They'll take the 'W,' thanks
HUNTINGTON, W.Va. - It's crazy to say this when your offense averages 550 total yards and 53.5 points per game, but Marshall coach Doc Holliday reiterated the caveat on his offense:
"I've said from day one that we may not be as good on the stat sheets as we were a year ago, but we could be a better offense. That's kind of where we are at this point, and I'd like that trend to continue."
Holliday certainly wants to continue that trend at 8 p.m. Saturday when his team takes on the Ohio Bobcats at Peden Stadium in Athens. He'd just be happy, one suspects, of bucking a few trends specific to that rivalry.
A big one is run-vs.-pass balance. Even in Marshall's hyper-tempo offense, something close to a 50-50 split is preferred. Last year, the Herd threw 607 times and ran 480, or about 56 percent pass. So far this year, against two porous run defenses, there have been 96 runs vs. 72 passes, about 57 percent the opposite direction.
It could continue that way, in the long run, if defenses continue to drop seven or eight defenders into coverage. Coordinator Bill Legg's offense, at any tempo, is predicated on one concept: Take what the defense gives you, and then take some more.
Don't expect coach Frank Solich's Bobcats to drop eight defenders often. They didn't in the 2012 game when they held the Herd to 59 net rushing yards - 32 by quarterback Rakeem Cato. Three tailbacks were held to 27 yards on 16 carries.
That forced Cato to throw it 65 times. Yes, he completed 44, then a school record, for 432 yards and three touchdowns, but his 65th toss was intercepted - the game-winner for the Bobcats.
Yes, balance is nice, especially when you have four experienced running backs as the Herd has. The funny thing about Marshall's stable is this: They were mostly invisible in last year's Ohio game.
Remember that Travon Van carried 13 times for 15 yards, with Remi Watson and Steward Butler combining for just three. No carries from Kevin Grooms or Essray Taliaferro, either.
That was one of the great mysteries of the Herd's 2012 season. By the next week, Butler and Grooms were blowing past the 100-yard mark at Rice and Van was a cornerback - for a game, before leaving the team and transferring to Montana.
This week, Grooms rejoins the backfield after sitting out the Gardner-Webb game. He also missed much of the opening win over Miami (Ohio), taken out after getting caught from behind on a 39-yard run. (When the man's healthy, that doesn't happen.)
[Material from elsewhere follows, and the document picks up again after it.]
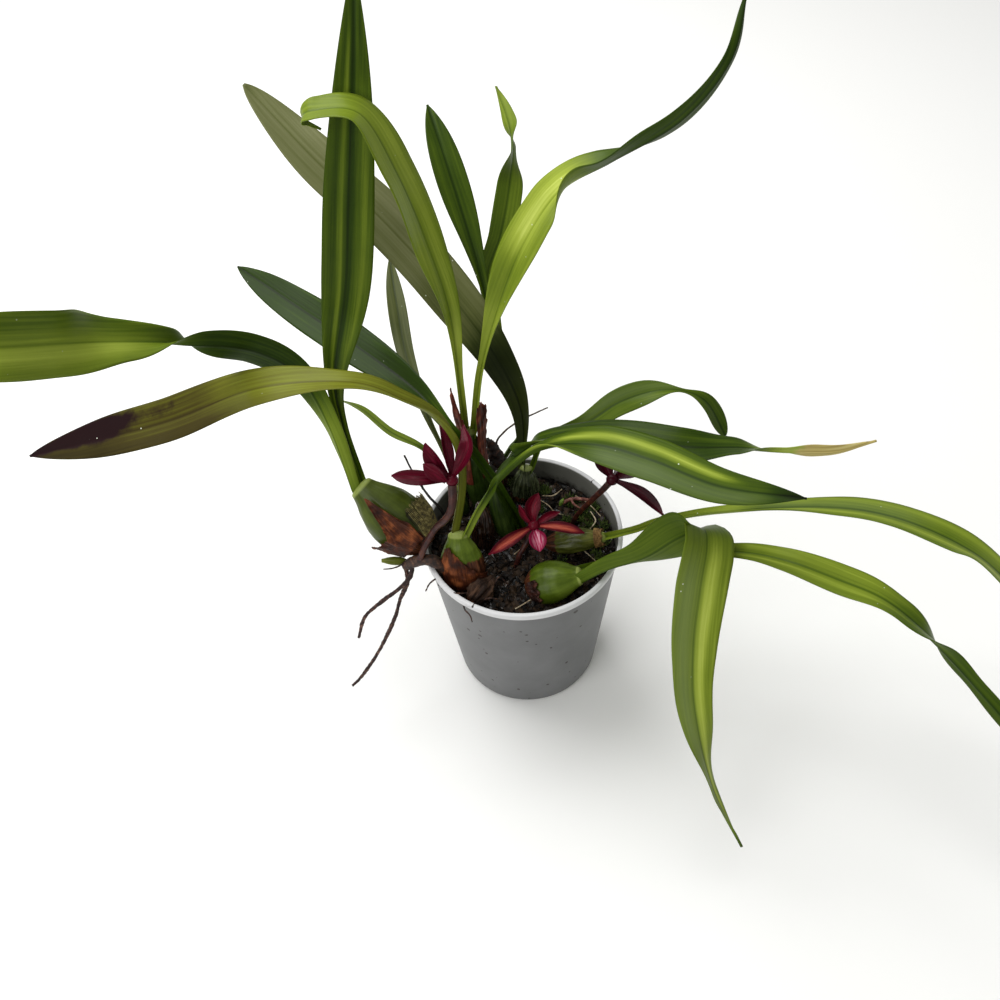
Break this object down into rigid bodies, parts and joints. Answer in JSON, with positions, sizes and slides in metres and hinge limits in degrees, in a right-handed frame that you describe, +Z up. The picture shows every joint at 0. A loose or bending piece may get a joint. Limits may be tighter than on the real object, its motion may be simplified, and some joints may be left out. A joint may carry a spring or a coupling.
{
  "type": "potted maxillaria orchid",
  "caption": "Clump-forming orchid in a plain tapered pot, with strap leaves arching out all round, flattened bulbs at their base, hanging roots and dark red flowers.",
  "frame": {"origin": "centre of the pot's flat base, on the surface that it stands on", "axes": "+Z up the pot's axis, -Y towards the front of the plant, +X to its right"},
  "size_m": [0.5495, 0.3987, 0.4201],
  "materials": {
    "pot": "satin grey plastic",
    "bark": "damp dark bark",
    "rhizome": "dark woody",
    "bulb": "smooth green, waxy",
    "old_bulb": "dry wrinkled brown",
    "leaf": "satin green",
    "sheath": "dry papery brown",
    "tepal": "dark crimson, satin",
    "lip": "pink, glossy",
    "stalk": "red-brown",
    "root": "dark brown, rough"
  },
  "bodies": {
    "root": {"black_stem": "root", "bract_front": "sheath", "bract_right": "sheath", "collar_right": "sheath", "dry_stalk": "stalk", "flower_1_lip": "lip", "flower_1_stalk": "stalk", "flower_1_tepals": "tepal", "flower_2_lip": "lip", "flower_2_stalk": "stalk", "flower_2_tepals": "tepal", "flower_3_lip": "lip", "flower_3_stalk": "stalk", "flower_3_tepals": "tepal", "leaf_01_far_left": "leaf", "leaf_02_brown_tip": "leaf", "leaf_03_back_left": "leaf", "leaf_04_front_arch": "leaf", "leaf_05_upright": "leaf", "leaf_06_grey_olive": "leaf", "leaf_07_left_arch": "leaf", "leaf_08_tall_right": "leaf", "leaf_09_back_dark": "leaf", "leaf_10_back_twisted": "leaf", "leaf_11_small_back": "leaf", "leaf_12_thin_back": "leaf", "leaf_13_dry_tip": "leaf", "leaf_14_small_arch": "leaf", "leaf_15_long_right": "leaf", "leaf_16_low_right": "leaf", "leaf_17_folded": "leaf", "new_shoot": "bulb", "pot": "pot", "pseudobulb_01": "bulb", "pseudobulb_02": "bulb", "pseudobulb_03": "bulb", "pseudobulb_04": "bulb", "pseudobulb_05": "old_bulb", "pseudobulb_06": "bulb", "pseudobulb_07": "bulb", "pseudobulb_08": "bulb", "pseudobulb_09": "bulb", "pseudobulb_10": "bulb", "pseudobulb_dead": "old_bulb", "rhizome": "rhizome", "root_1": "root", "root_2": "root", "sheath_net": "sheath", "sheath_papery": "sheath", "sheath_tall_left": "sheath", "sheath_tall_right": "sheath", "substrate": "bark"}
  },
  "joints": []
}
With Taliaferro leading the team in carries (31, for 133 yards) and Butler in yardage (258), Grooms is itching and twitching for a piece of that action.
"I wouldn't call it jealous," Grooms said. "But just watching another running back get in there and do his thing, with the competitiveness that we bring at the position, it makes me want to get out there and make a play."
Holliday joked, "He should be fresh, that's for sure. He's not real happy with me, by the way."
With only one-sixth of the schedule completed - one-seventh if the season really goes well - Cato is lagging behind his outrageous 2012 pace, yardage-wise. Remember, he threw for 4,201 yards, 350 per game.
There are purely positive factors that come into play there. One, Cato hit the sidelines for the final eight minutes of the Miami game and 20 minutes of the Gardner-Webb game, yielding to Blake Frohnapfel in games long decided. Marshall hasn't had many laughers in recent years, much less two straight.
Another positive factor that may reduce the yardage for Cato and everybody else: defense. This time around, the Herd might not need 600 total yards to even have a shot of winning.
"Part of the reason the stats aren't as good is the defense is playing its butts off right now," Legg said. "I can't count the number of short fields we've had the first two weeks. You score 55 points and only have 500 yards, that normally doesn't compute. But the reason that's the case is we had about half our drives around 50 yards.
"I'll take that every day of the week. I hope it's that way the rest of the season."